Thursday, June 25, 2009

Evan Davis: a very clever man

Evan Davis nailed Jack Straw beautifully on Today on 19 June. Straw’s usual hesitation waltz of stuttering speech came to and end when he got cross: “I’m sorry. What you’ve just said is an outrageous and completely unjustified charge against me. I’ve been completely explicit . . .” The sudden clarity was delicious to hear.

Davis had made the point that the figures for financing the Probation service were cooked, since they left out debt interest and social security costs. It was a nifty bit of superior economic knowledge. The absence of funding led, inter alia, to the terrible deaths of two French students at the hands of someone who should have been in prison.

Evan Davis is a very clever man. Evan Davis is very quick. Evan Davis knows a lot about economics. Evan Davis wants to tell the Chancellor what he knows about economics (which may well be more that what the Chancellor knows).

According to Peter Hitchens, Evan Davis is a dangerous man, who espouses liberal causes on Today. And so he does, and may he continue to do so. (Though M. Apache thinks he heard Evan say one morning that there were such a thing as “feral children”, a good Daily Mail line.)

Evan Davis signed off on this occasion with “Jack Straw – always a pleasure to talk to you”. The irony, not to say incipient sarcasm, was unmistakable. There was some blog-comment on this item, and M. Apache is not alone in being pleased at Jack Straw being seen off.

But we need Evan Davis – because we have in the making a liberal interviewer with teeth, who will eventually replace the middle of the road-rightist one with teeth, John Humphrys. Nondescript North American editor Justin Webb is due to hit Today in October, and Davis needs to get established as the liberals’ attack dog.
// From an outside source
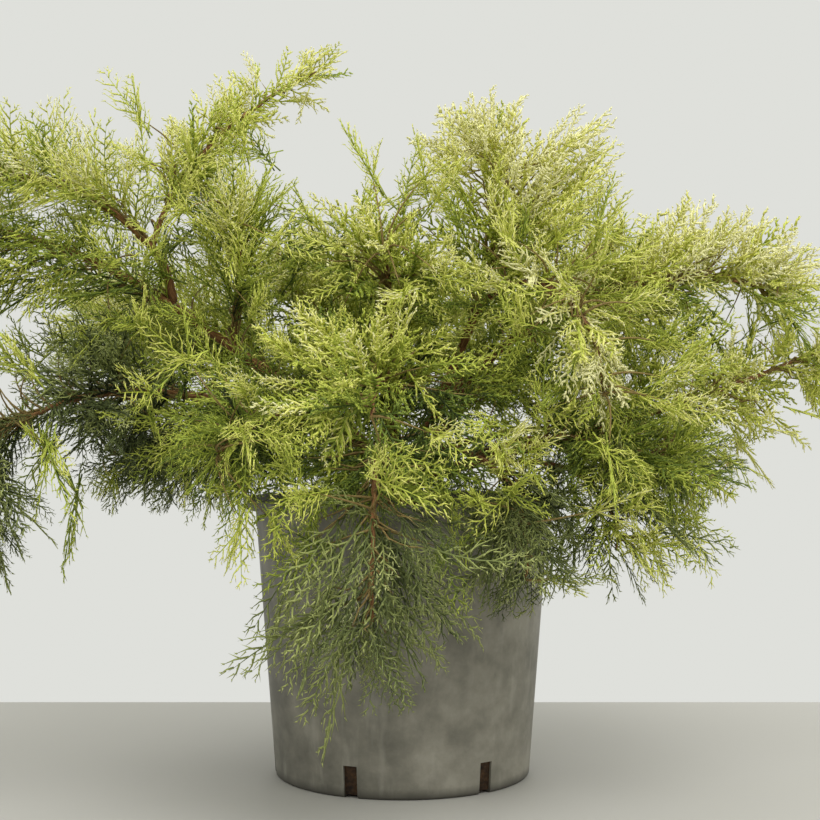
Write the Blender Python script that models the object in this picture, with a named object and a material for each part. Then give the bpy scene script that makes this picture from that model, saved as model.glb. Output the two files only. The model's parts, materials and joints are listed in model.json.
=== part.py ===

And he mustn’t make any mistakes. He already has the annoying habit of commenting on the quality of the reply he has elicited. Soon, somebody is going to jump on him for this.
Evan Davis is very arrogant, because he knows how clever he is.

If his arrogance gets the better of him – telling Gordon Brown he was slumping in his chair was not a good idea (especially on radio) – then he will find BBC suits and legal types after him.

Come on Evan: don’t screw up. Keep us liberals happy.